Data shown

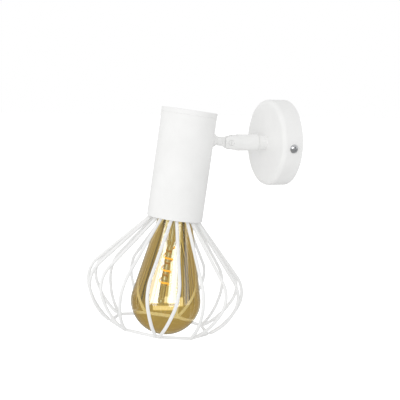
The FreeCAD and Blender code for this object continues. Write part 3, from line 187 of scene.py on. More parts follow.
powder = add(tree, "ShaderNodeBsdfPrincipled", {
    "Base Color": tone.outputs["Color"], "Roughness": gloss.outputs["Result"],
    "Normal": skin.outputs["Normal"], "IOR": 1.5})
tree.links.new(powder.outputs["BSDF"], surface)
print(coat.name, "has its peel drawn", PEEL_MM, "mm wide and its clouds", CLOUD_MM, "mm")

# %% [markdown]
# ## Bare metals
# Screws show bright chrome, hidden hardware is zinc plated, terminals and the earth screw
# are brass, and the E27 thread shell and the bulb's cap are nickel plated. A metal keeps
# the default IOR; its colour and roughness tell one from another. Zinc has soft grey
# patches, brass and nickel have fine drawn lines from the press and the lathe.

# %% Chrome, zinc, brass and nickel
chrome, tree, surface, place = blank_material("chrome_plated_screw")
haze = add(tree, "ShaderNodeTexNoise", {"Vector": place, "Scale": per_mm(2.5), "Detail": 4.0})
polish = add(tree, "ShaderNodeMapRange", {"Value": haze.outputs["Fac"], "To Min": 0.08, "To Max": 0.2})
metal = add(tree, "ShaderNodeBsdfPrincipled", {
    "Base Color": linear("#C9CACC"), "Metallic": 1.0, "Roughness": polish.outputs["Result"]})
tree.links.new(metal.outputs["BSDF"], surface)

zinc, tree, surface, place = blank_material("zinc_plated_steel")
spangle = add(tree, "ShaderNodeTexVoronoi", {"Vector": place, "Scale": per_mm(3.0), "Randomness": 1.0})
grain = add(tree, "ShaderNodeTexNoise", {"Vector": place, "Scale": per_mm(0.8), "Detail": 3.0})
patch = add(tree, "ShaderNodeValToRGB", {"Fac": spangle.outputs["Distance"]})
patch.color_ramp.elements[0].color = linear("#B9BCC0")
patch.color_ramp.elements[1].color = linear("#9FA3A8")
dull = add(tree, "ShaderNodeMapRange", {"Value": grain.outputs["Fac"], "To Min": 0.3, "To Max": 0.48})
pits = add(tree, "ShaderNodeBump", {"Height": grain.outputs["Fac"], "Strength": 0.2, "Distance": 0.00005})
metal = add(tree, "ShaderNodeBsdfPrincipled", {
    "Base Color": patch.outputs["Color"], "Metallic": 1.0, "Roughness": dull.outputs["Result"],
    "Normal": pits.outputs["Normal"]})
tree.links.new(metal.outputs["BSDF"], surface)

brass, tree, surface, place = blank_material("turned_brass")
rings = add(tree, "ShaderNodeTexNoise", {
    "Vector": place, "Scale": per_mm(0.6), "Detail": 2.0, "Distortion": 0.4})
tarnish = add(tree, "ShaderNodeValToRGB", {"Fac": rings.outputs["Fac"]})
tarnish.color_ramp.elements[0].color = linear("#B08D45")
tarnish.color_ramp.elements[1].color = linear("#D9BC74")
worn = add(tree, "ShaderNodeMapRange", {"Value": rings.outputs["Fac"], "To Min": 0.22, "To Max": 0.4})
metal = add(tree, "ShaderNodeBsdfPrincipled", {
    "Base Color": tarnish.outputs["Color"], "Metallic": 1.0, "Roughness": worn.outputs["Result"]})
tree.links.new(metal.outputs["BSDF"], surface)

nickel, tree, surface, place = blank_material("nickel_plated_shell")
press = add(tree, "ShaderNodeTexNoise", {"Vector": place, "Scale": per_mm(1.2), "Detail": 3.0})
shade = add(tree, "ShaderNodeValToRGB", {"Fac": press.outputs["Fac"]})
shade.color_ramp.elements[0].color = linear("#A9A69D")
shade.color_ramp.elements[1].color = linear("#C6C3BA")
satin = add(tree, "ShaderNodeMapRange", {"Value": press.outputs["Fac"], "To Min": 0.2, "To Max": 0.34})
metal = add(tree, "ShaderNodeBsdfPrincipled", {
    "Base Color": shade.outputs["Color"], "Metallic": 1.0, "Roughness": satin.outputs["Result"]})
tree.links.new(metal.outputs["BSDF"], surface)

solder, tree, surface, place = blank_material("tin_solder")
lumps = add(tree, "ShaderNodeTexNoise", {"Vector": place, "Scale": per_mm(1.5), "Detail": 3.0})
swell = add(tree, "ShaderNodeBump", {"Height": lumps.outputs["Fac"], "Strength": 0.5, "Distance": 0.0002})
grey = add(tree, "ShaderNodeValToRGB", {"Fac": lumps.outputs["Fac"]})
grey.color_ramp.elements[0].color = linear("#8D8F92")
grey.color_ramp.elements[1].color = linear("#ABADB0")
metal = add(tree, "ShaderNodeBsdfPrincipled", {
    "Base Color": grey.outputs["Color"], "Metallic": 1.0, "Roughness": 0.45,
    "Normal": swell.outputs["Normal"]})
tree.links.new(metal.outputs["BSDF"], surface)
print("bare metals:", [metal_kind.name for metal_kind in (chrome, zinc, brass, nickel, solder)])

# %% [markdown]
# ## Porcelain, plastic and black glass
# The lampholder is glazed porcelain, which is why its edges look soft and wet. The
# terminal block is moulded polyamide, cloudy and slightly translucent. The ring between
# the bulb's cap and its tip is black glass.

# %% Porcelain, polyamide and black glass
porcelain, tree, surface, place = blank_material("glazed_porcelain")
body = add(tree, "ShaderNodeTexNoise", {"Vector": place, "Scale": per_mm(6.0), "Detail": 3.0})
glaze_tone = add(tree, "ShaderNodeValToRGB", {"Fac": body.outputs["Fac"]})
glaze_tone.color_ramp.elements[0].color = linear("#EAE7DF")
glaze_tone.color_ramp.elements[1].color = linear("#F4F2EC")
ripple = add(tree, "ShaderNodeBump", {"Height": body.outputs["Fac"], "Strength": 0.15, "Distance": 0.0003})
clay = add(tree, "ShaderNodeBsdfPrincipled", {
    "Base Color": glaze_tone.outputs["Color"], "Roughness": 0.3, "Normal": ripple.outputs["Normal"],
    "Coat Weight": 1.0, "Coat Roughness": 0.04})
tree.links.new(clay.outputs["BSDF"], surface)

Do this
Restate the listing exactly, starting at its first line and ending at the line where "wide and its" occurs; include both and no other lines.

Response for this exercise
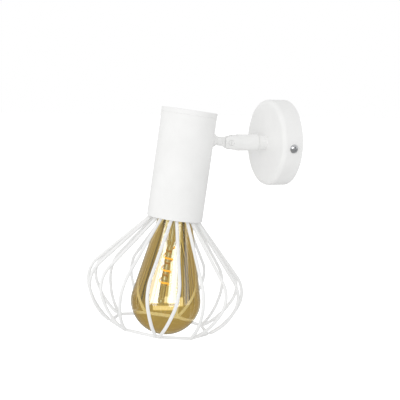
The FreeCAD and Blender code for this object continues. Write part 3, from line 187 of scene.py on. More parts follow.
powder = add(tree, "ShaderNodeBsdfPrincipled", {
    "Base Color": tone.outputs["Color"], "Roughness": gloss.outputs["Result"],
    "Normal": skin.outputs["Normal"], "IOR": 1.5})
tree.links.new(powder.outputs["BSDF"], surface)
print(coat.name, "has its peel drawn", PEEL_MM, "mm wide and its clouds", CLOUD_MM, "mm")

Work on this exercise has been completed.